The export of chemicals listed under the Rotterdam Convention requires written permission. Permission may be granted if the export meets the requirements of the importing party as well as the following requirements:
- the importing country is a party to the convention, or
- the chemical is controlled under the convention as a severely hazardous pesticide formulation, but the formulation to be exported is at a lower concentration.
Applications for permission to export chemicals controlled under the Rotterdam Convention must be made using the online permit application system.
Under the Agricultural and Veterinary Chemicals (Administration) Act 1992 a person must not import, manufacture, use or export an active constituent for a proposed or existing chemical product, or a chemical product, in contravention of a condition or restriction prescribed by a regulation. A penalty of 300 penalty units may apply.
Under the Customs Act 1901 a person commits and offence if a person engages in conduct contravening the conditions or requirements of their license or permit. A penalty of Imprisonment for 2 years or 20 penalty units, or both may apply.
Under Article 12 and Annex V of the Rotterdam Convention, the exporting Party of a banned or severely restricted chemical shall provide an export notification to the importing Party. The importing Party has an obligation to acknowledge receipt of the export notification within 30 days.
If you are intending to export a chemical that is listed under the Rotterdam Convention and not registered for use in Australia, you are required to arrange with the department, an export notification from the relevant international authority. This is in addition to requirements for an export permit. Unlike an export permit that is required for each shipment, an export notification can cover multiple shipments for a period of 12 months.
If you require an export notification please contact the Agvet Chemicals International and Domestic Policy section at ControlledChemicals@aff.gov.au.
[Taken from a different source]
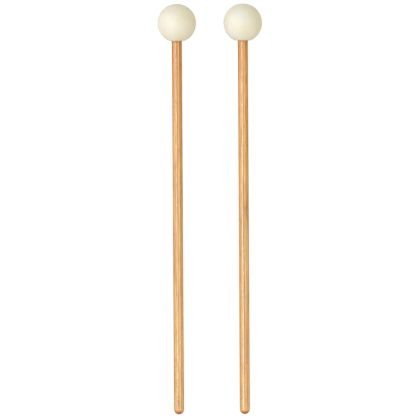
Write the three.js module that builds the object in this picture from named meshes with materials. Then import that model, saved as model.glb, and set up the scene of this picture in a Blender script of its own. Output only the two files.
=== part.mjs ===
// A pair of percussion mallets: on each, a moulded rubber ball is glued on the end of a straight,
// lacquered wooden handle with a domed butt. The pair lies side by side on a flat surface, as it is
// put down between uses, so each mallet rests on its ball and on the low edge of its butt.
//
// Units are millimetres and +Z is up. The origin is on the surface, under the centre of the pair's
// footprint. The handles run along Y with their heads at +Y, and the left mallet is at -X.
//
// Each mallet is turned about its own axis, which is local Y in its group, with local Y = 0 at the
// centre of its ball. Every outline is therefore a list of (radius, height along that axis) points.

import * as THREE from "three";

// ---- Driving dimensions ----------------------------------------------------------------------

const OVERALL_LENGTH = 380; // from the crown of the ball to the tip of the butt
const MALLET_SPACING = 61; // between the axes of the two mallets
const HEAD_DIAMETER = 35.6;
const MOUTH_FLAT_WIDTH = 1.75; // of the flat ring around the socket's mouth
const MOUTH_CHAMFER = 0.25; // of the socket's edge
const MOUTH_EDGE_ROUND = 0.7; // where the ball's curve meets the flat ring
const HANDLE_DIAMETER = 9.3;
const HANDLE_INSERT = 23; // length of handle inside the ball
const HANDLE_END_CHAMFER = 0.8; // of the end inside the ball
const BUTT_DOME_LENGTH = 5.0;
const BUTT_TIP_DIAMETER = 2.4; // of the small flat left at the tip of the dome
const GLUE_THICKNESS = 0.3; // around the handle
const GLUE_END_THICKNESS = 0.8; // beyond the end of the handle
const GLUE_BEAD_WIDTH = 0.8; // squeezed out, from the handle onto the flat ring
const GLUE_BEAD_HEIGHT = 0.6; // squeezed out, from the flat ring along the handle
const PIECE_GAP = 0.1; // between the glue and what it joins

// ---- Fineness of the turned surfaces ---------------------------------------------------------

const SIDES = 40; // around the axis
const BALL_STEPS = 20; // from the crown to the mouth
const DOME_STEPS = 6;
const SMALL_ROUND_STEPS = 3;

// ---- Sizes that follow from the driving dimensions -------------------------------------------

const headRadius = HEAD_DIAMETER / 2;
const handleRadius = HANDLE_DIAMETER / 2;
const buttTipRadius = BUTT_TIP_DIAMETER / 2;
const glueInnerRadius = handleRadius + PIECE_GAP;
const glueOuterRadius = glueInnerRadius + GLUE_THICKNESS;
const socketRadius = glueOuterRadius + PIECE_GAP;
const mouthFlatRadius = socketRadius + MOUTH_CHAMFER + MOUTH_FLAT_WIDTH;

// Heights along the mallet's axis, from the centre of the ball.
const mouthFaceHeight = -heightOnCircle(headRadius, mouthFlatRadius);
const handleEndHeight = mouthFaceHeight + HANDLE_INSERT;
const glueEndHeight = handleEndHeight + PIECE_GAP + GLUE_END_THICKNESS;
const socketEndHeight = glueEndHeight + PIECE_GAP;
const buttTipHeight = headRadius - OVERALL_LENGTH;
const buttTipAngle = Math.acos(buttTipRadius / handleRadius);
const domeBaseHeight = buttTipHeight + BUTT_DOME_LENGTH * Math.sin(buttTipAngle);

// A flat facet faces down, so a mallet rests on the middles of facets and not on an edge.
const facetShare = Math.cos(Math.PI / SIDES);
const restingHeight = headRadius * facetShare;
const slope = Math.asin(((headRadius - handleRadius) * facetShare) / -domeBaseHeight);

// ---- Outline helpers -------------------------------------------------------------------------

// How far from the centre a circle is cut by a line that is offset from the centre.
function heightOnCircle(radius, offset) {
  return Math.sqrt(radius ** 2 - offset ** 2);
}

function point(radius, height) {
  return new THREE.Vector2(radius, height);
}

// Points along an arc of a circle or an ellipse, both ends included. Angles are in radians, from
// the outward direction towards the head end.
function arc(centre, radii, fromAngle, toAngle, steps) {
  const points = [];
  for (let i = 0; i <= steps; i++) {
    const angle = fromAngle + ((toAngle - fromAngle) * i) / steps;
    points.push(point(centre.x + radii.x * Math.cos(angle), centre.y + radii.y * Math.sin(angle)));
  }
  return points;
}

// A solid of revolution about local Y. The outline runs from the axis to the axis, butt end first.
function turned(name, outline, material) {
  const geometry = new THREE.LatheGeometry(outline, SIDES, Math.PI / SIDES);
  const mesh = new THREE.Mesh(geometry, material);
  mesh.name = name;
  return mesh;
}

// ---- Materials -------------------------------------------------------------------------------

const rubber = new THREE.MeshStandardMaterial({ color: 0xede6c9, roughness: 0.6, metalness: 0 });
const wood = new THREE.MeshStandardMaterial({ color: 0xd9a66c, roughness: 0.35, metalness: 0 });
const glue = new THREE.MeshStandardMaterial({ color: 0xcfa75f, roughness: 0.3, metalness: 0 });

// ---- Sub-parts -------------------------------------------------------------------------------

// The ball: a sphere with a flat ring where the handle goes in, and a blind socket for the handle.
function head(name) {
  const centre = point(0, 0);
  const radii = point(headRadius, headRadius);
  const mouthAngle = Math.asin(mouthFaceHeight / headRadius);
  const roundAngle = MOUTH_EDGE_ROUND / headRadius;
  const outline = [
    point(0, socketEndHeight),
    point(socketRadius, socketEndHeight),
    point(socketRadius, mouthFaceHeight + MOUTH_CHAMFER),
    point(socketRadius + MOUTH_CHAMFER, mouthFaceHeight),
    point(mouthFlatRadius - MOUTH_EDGE_ROUND / 2, mouthFaceHeight),
    ...arc(centre, radii, mouthAngle + roundAngle, Math.PI / 2, BALL_STEPS),
  ];
  outline[outline.length - 1].x = 0;
  return turned(name, outline, rubber);
}

// The handle: a straight dowel with a domed butt and a chamfered end inside the ball.
function handle(name) {
  const domeCentre = point(0, domeBaseHeight);
  const domeRadii = point(handleRadius, BUTT_DOME_LENGTH);
  const outline = [
    point(0, buttTipHeight),
    ...arc(domeCentre, domeRadii, -buttTipAngle, 0, DOME_STEPS),
    point(handleRadius, handleEndHeight - HANDLE_END_CHAMFER),
    point(handleRadius - HANDLE_END_CHAMFER, handleEndHeight),
    point(0, handleEndHeight),
  ];
  return turned(name, outline, wood);
}

// The glue: a thin cup between the handle and the socket, with the bead that it squeezes out at the
// mouth. The bead's free surface is hollow, as a liquid's edge is in a corner.
function glueBond(name) {
  const beadTopHeight = mouthFaceHeight - PIECE_GAP;
  const beadCentre = point(glueInnerRadius + GLUE_BEAD_WIDTH, beadTopHeight - GLUE_BEAD_HEIGHT);
  const beadRadii = point(GLUE_BEAD_WIDTH, GLUE_BEAD_HEIGHT);
  const chamferedRadius = glueInnerRadius - HANDLE_END_CHAMFER;
  const outline = [
    point(0, handleEndHeight + PIECE_GAP),
    point(chamferedRadius, handleEndHeight + PIECE_GAP),
    point(glueInnerRadius, handleEndHeight + PIECE_GAP - HANDLE_END_CHAMFER),
    ...arc(beadCentre, beadRadii, Math.PI, Math.PI / 2, SMALL_ROUND_STEPS),
    point(glueOuterRadius, beadTopHeight),
    point(glueOuterRadius, glueEndHeight),
    point(0, glueEndHeight),
  ];
  return turned(name, outline, glue);
}

// One mallet, resting on a surface at Z = 0 with the centre of its ball over local X = Y = 0.
function mallet(side, x) {
  const group = new THREE.Group();
  group.add(head(side + "_head"), handle(side + "_handle"), glueBond(side + "_glue_bond"));
  group.rotation.x = slope;
  group.position.set(x, 0, restingHeight);
  return group;
}

// ---- Assembly --------------------------------------------------------------------------------

const pair = new THREE.Group();
pair.add(mallet("left", -MALLET_SPACING / 2), mallet("right", MALLET_SPACING / 2));

// The footprint is centred on the origin, and its lowest facets are put exactly on the surface.
const box = new THREE.Box3().setFromObject(pair, true);
for (const one of pair.children) {
  one.position.y -= (box.min.y + box.max.y) / 2;
  one.position.z -= box.min.z;
}

export default pair;
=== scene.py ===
"""A pair of ball-headed percussion mallets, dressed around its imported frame.

Each mallet is a straight beech handle, lacquered and domed at the butt, glued into a moulded ball
of ivory rubber. The two lie side by side on a pale surface, resting on ball and butt, between long
soft lights that run beside them. Every piece is turned upright about its own axis, with the centre
of the ball at the origin, and is then laid down where the frame has it.
"""

import logging
import math
from collections.abc import Callable, Iterator
from contextlib import contextmanager
from dataclasses import dataclass
from enum import Enum
from typing import Any

import bmesh
import bpy
from mathutils import Matrix, Vector


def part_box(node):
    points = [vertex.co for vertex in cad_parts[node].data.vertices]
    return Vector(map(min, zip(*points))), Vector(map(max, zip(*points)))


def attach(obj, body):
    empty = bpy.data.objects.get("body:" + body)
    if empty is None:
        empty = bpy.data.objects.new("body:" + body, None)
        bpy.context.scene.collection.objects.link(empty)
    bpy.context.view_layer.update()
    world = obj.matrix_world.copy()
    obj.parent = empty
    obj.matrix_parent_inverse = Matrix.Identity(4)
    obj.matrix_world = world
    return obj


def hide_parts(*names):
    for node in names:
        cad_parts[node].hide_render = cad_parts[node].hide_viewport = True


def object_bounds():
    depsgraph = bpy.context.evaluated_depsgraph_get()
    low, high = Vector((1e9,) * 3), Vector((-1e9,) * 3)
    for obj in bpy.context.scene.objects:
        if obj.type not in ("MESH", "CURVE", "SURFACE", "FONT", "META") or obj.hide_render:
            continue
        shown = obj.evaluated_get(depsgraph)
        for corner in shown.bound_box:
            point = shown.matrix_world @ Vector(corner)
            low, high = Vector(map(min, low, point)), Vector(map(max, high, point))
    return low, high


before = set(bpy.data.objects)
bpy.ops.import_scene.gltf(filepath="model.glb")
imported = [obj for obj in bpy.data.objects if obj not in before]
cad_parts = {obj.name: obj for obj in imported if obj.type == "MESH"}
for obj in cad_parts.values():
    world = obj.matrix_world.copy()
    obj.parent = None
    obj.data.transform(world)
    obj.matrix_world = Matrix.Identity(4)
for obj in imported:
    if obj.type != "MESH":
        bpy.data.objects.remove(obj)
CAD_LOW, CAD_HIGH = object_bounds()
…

Please note that arranging an export notification can take up to 30 days and allowances in the export date must be made to accommodate this timeframe.
Please also note, in the case that you require an export notification, an export permit will not be granted until the importing Party has approved the export notification.
Granting permission under the Customs or Agvet Regulations does not replace any requirement for permission under any other legislation, including from the APVMA.
For information on industrial chemicals controlled under the Rotterdam Convention, contact the National Industrial Chemicals Notification and Assessment Scheme (NICNAS) on (02) 8577 8800 or Freecall 1800 638 528
Further information can be found on the Rotterdam Convention website.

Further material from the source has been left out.